7. I live life to the fullest. I am a happy, well-adjusted individual. I do not plan to stop living simply because I do not want to give the world access to my personal information over the internet! Yes, the real world can be a dangerous place, and I take precautions there as well. For me, this is simply being smart about my surroundings and the choices that I make.

Feel free to disagree with me, Roomy, but I am still not planning to give out any personal information without first feeling a sense of trust in those who will view it. It was never my intent to upset or offend you. I just wanted the opportunity to give my say, and I do thank you for allowing me this opportunity. Frankly, I am quite pleased to have been able to think through my decisions and why I have made them. I know who I am and I am true to myself. When all is said and done, this is what truly matters in life.

All the best



English to Spanish
+ ...
Anonimity vs security Oct 27, 2001

I completely agree with \"Juliaabc\", her personal security comes first and not what other people may think about it.

Personal information should be given as a priority, only to prospective employers (and they will always receive that information, if you are really interested in translating for them).

I think that immediate openness to others is a fallacy, mutual confidence can be gained only progressively.

If someone decides to remain private, a good idea is to find a nickname that will be somehow related to translation, and that will call the attention of prospective employers (that too can become a competitive edge), I think it should be intended foremost for that purpose.

Also, many persons who publish their names, choose to publish only a logo and not a picture, as a way to keep some privacy.

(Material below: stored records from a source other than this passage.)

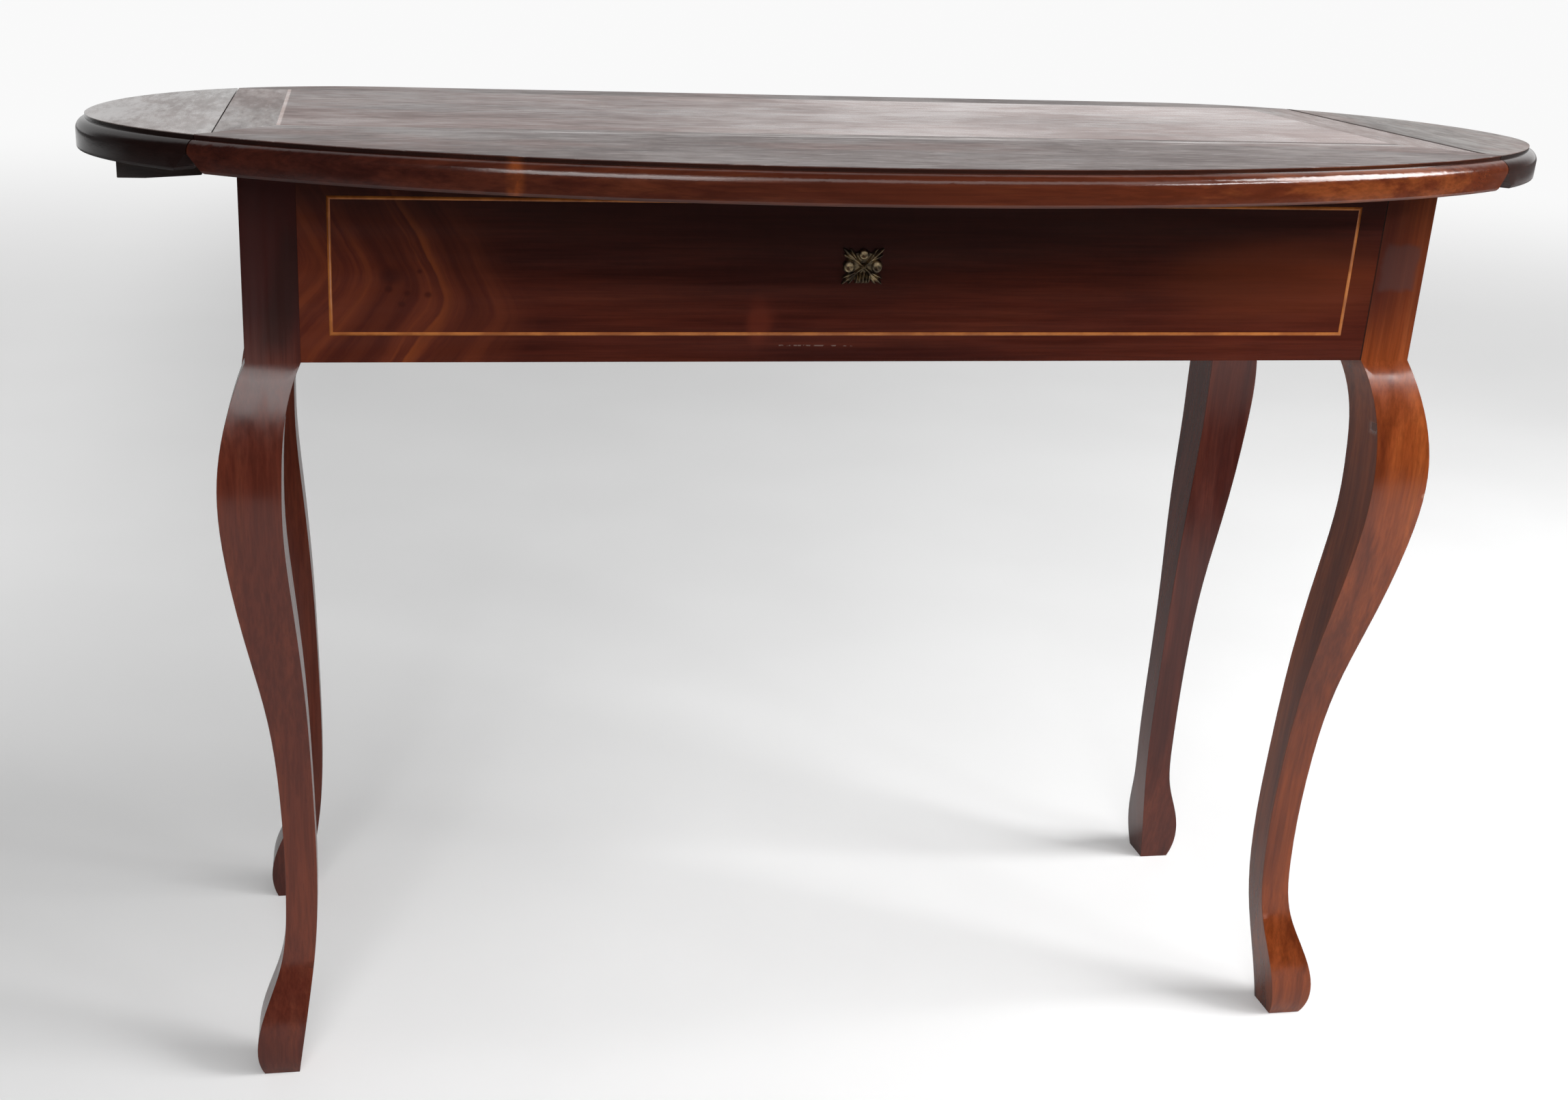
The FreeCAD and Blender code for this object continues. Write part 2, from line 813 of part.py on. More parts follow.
# What hangs under the top
keepers = [one for side in sides for one in at_lopers(make_keepers, side)]
export("loper_keepers", [one.cut(keeper_screw_set) for one in keepers])
export("loper_keeper_screws", keeper_screw_set)
export("top_buttons", [one.cut(button_screw_set) for one in at_buttons(make_button())])
export("top_button_screws", button_screw_set)

# Leaves, hinges, bearers and lopers of each side
for side in sides:
    bearer_screw_set = at_lopers(bearer_screws, side)
    export("leaf_" + side, [for_side(right_leaf, side).cut(bearer_screw_set)])
    export("leaf_bearers_" + side, [one.cut(bearer_screw_set) for one in at_lopers(make_bearers, side)])
    export("leaf_bearer_screws_" + side, bearer_screw_set)
    for part, leaf, screws in (("fixed", False, fixed_hinge_screws), ("leaf", True, leaf_hinge_screws)):
        plates = [hinge_plate(y, leaf).cut(screws) for y in hinge_places]
        export("hinge_plates_" + part + "_" + side, [for_side(one, side) for one in plates])
        export("hinge_screws_" + part + "_" + side, [for_side(one, side) for one in screws])
    hinge_pins = [
        Part.makeCylinder(
            hinge_pin_radius, hinge_length, Vector(seam_place, y - hinge_length / 2, top_middle), Vector(0, 1, 0)
        )
        for y in hinge_places
    ]
    export("hinge_pins_" + side, [for_side(one, side) for one in hinge_pins])
    for place, y in loper_places[side].items():
        export("loper_" + place + "_" + side, [for_side(make_loper(y), side)])
        export("loper_peg_" + place + "_" + side, [for_side(make_peg(y), side)])
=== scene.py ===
"""Looks of the drop-leaf console table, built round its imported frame. Lengths are in metres."""
import math
import bpy
import numpy as np
from mathutils import Matrix, Vector


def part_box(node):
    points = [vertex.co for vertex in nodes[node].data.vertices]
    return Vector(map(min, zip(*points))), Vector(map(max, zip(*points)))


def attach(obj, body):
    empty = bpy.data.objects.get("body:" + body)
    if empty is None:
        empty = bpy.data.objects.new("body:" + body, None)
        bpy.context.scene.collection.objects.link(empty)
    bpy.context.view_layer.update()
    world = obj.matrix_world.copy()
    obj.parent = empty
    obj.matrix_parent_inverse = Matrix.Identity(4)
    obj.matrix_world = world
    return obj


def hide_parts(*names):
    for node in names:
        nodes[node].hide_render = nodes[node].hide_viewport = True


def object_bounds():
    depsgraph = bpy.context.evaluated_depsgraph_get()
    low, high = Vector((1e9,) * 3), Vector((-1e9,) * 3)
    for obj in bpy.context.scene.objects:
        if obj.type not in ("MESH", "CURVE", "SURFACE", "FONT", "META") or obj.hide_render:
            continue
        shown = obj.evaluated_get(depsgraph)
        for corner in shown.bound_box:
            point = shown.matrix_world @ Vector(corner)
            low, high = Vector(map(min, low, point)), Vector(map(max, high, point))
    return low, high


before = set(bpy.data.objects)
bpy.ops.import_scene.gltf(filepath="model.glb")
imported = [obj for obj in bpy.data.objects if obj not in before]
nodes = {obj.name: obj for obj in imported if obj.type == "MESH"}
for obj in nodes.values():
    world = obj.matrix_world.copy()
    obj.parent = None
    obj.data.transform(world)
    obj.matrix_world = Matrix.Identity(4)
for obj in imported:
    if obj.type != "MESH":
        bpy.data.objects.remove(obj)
cad_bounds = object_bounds()
scene = bpy.context.scene
scene.view_settings.view_transform = "Standard"

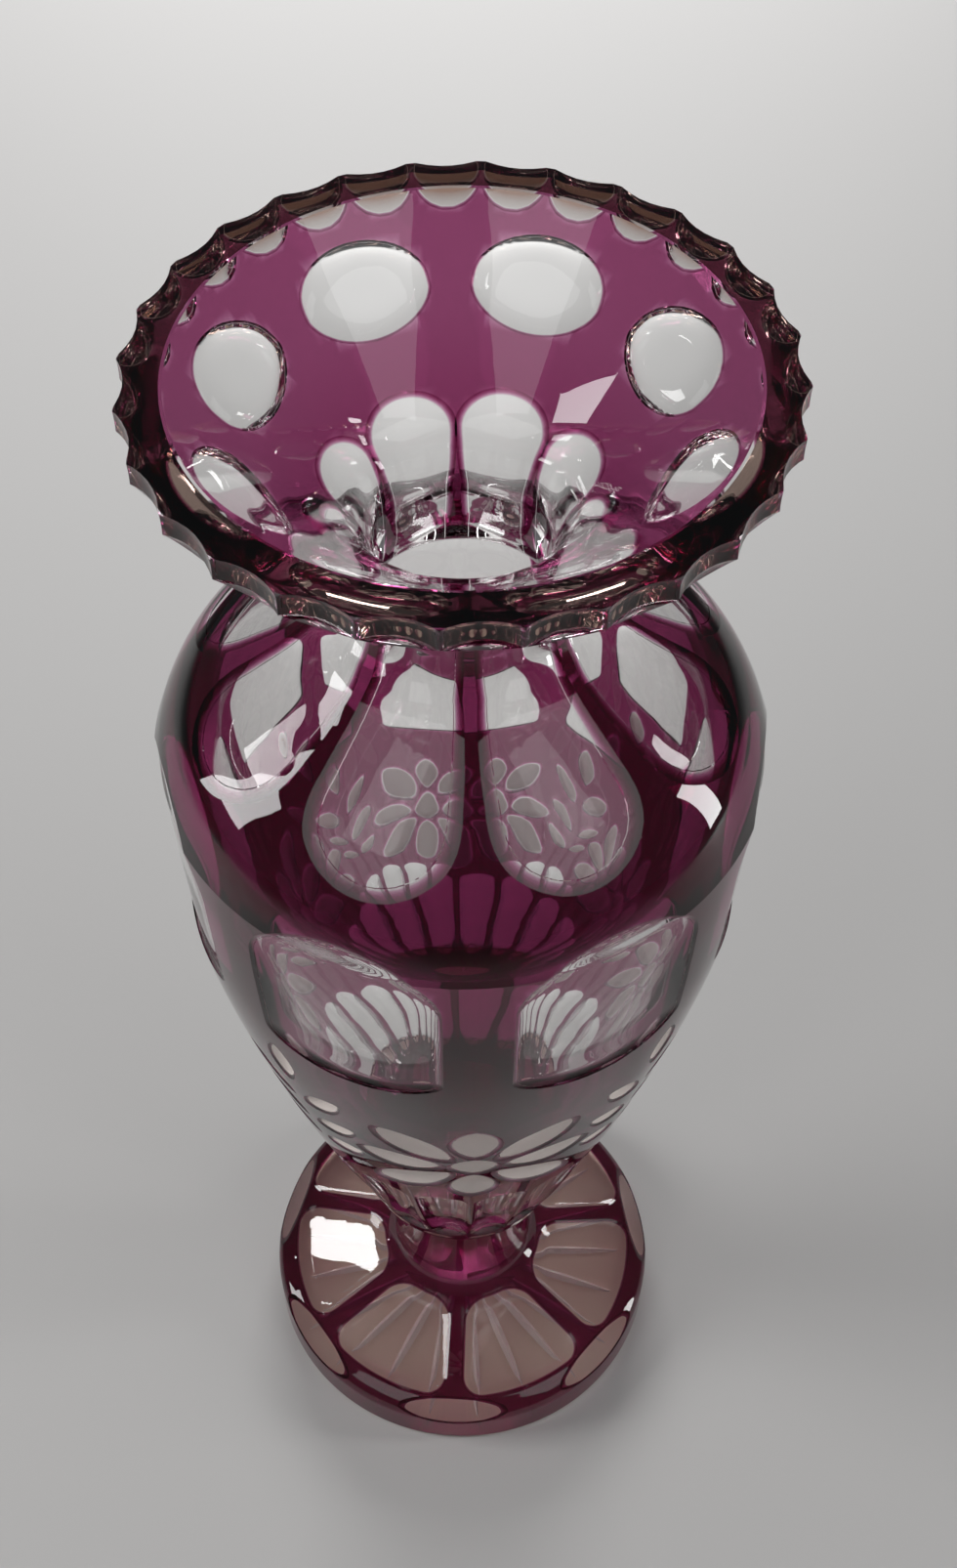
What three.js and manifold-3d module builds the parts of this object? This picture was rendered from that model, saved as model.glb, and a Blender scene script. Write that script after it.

Nikki Scott-Despaigne  Identity Verified
Local time: 17:39
French to English
A personal choice Oct 28, 2001

Speaking as a woman, I can understand anonymity, or the wish to feel guarded about personal information. I quite naturally suppose that most women nowadays are careful on questions relating to this sort of issue.


Telesforo Fernandez (X)
Local time: 22:09
English to Spanish
+ ...
here is another case Oct 30, 2001

There is a guy whose wife is a very nice person but this person has a bad track record, probably involved in some nefarious activities, difficult to figure out. He wants to victimise people very covertly. Since he wants to hide behind a cover he uses his wife. His wife is coaxed by him to put up her name in some welfare organization web site offering baby sitting services, without any fee. His wife\'s name is Maryxyz. He conveniently uses the Internet to hook people; once he gets the details of the victims through the profile of his wife posted on the Internet, who says that she voluntarily helps people to find babysitters, and swears to remain anonymous( and the site allows her to do so in good faith). Once he gets their name and address the malicious husband victimizes the innocent people. See how anonymity can be used to victimize people. So, there are always two sides to a story or an argument. So, not all those who want to remain anonymous are honest enough(although a large majority would be dead honest) and are not beyond suspicion.This is just a ficticious story to illustrate the more sinister side of anonymity.

[ This Message was edited by: on 2001-10-30 08:17 ]


gianfranco  Identity Verified
Local time: 14:39
Member (2001)
English to Italian
+ ...
Internet use and anonimity Oct 31, 2001

I understand some caution about giving out personal details on the Internet unnecessarily, but we should also distinguish between professional sites and the Internet at large.

While I would never give out my details undiscriminately I decided to put all my contact details on my ProZ profile (full name, email address and phone numbers).

I\'m convinced that the risks involved are minimal or nil, but a full personal identity is essential to be able to use this site for professional purposes (contacts, networking, acquiring customers, bidding for jobs).

After all the Internet is only part of this big bad world, and to live (or rather hope to live) hiding inside a shell is just not realistic and not possible.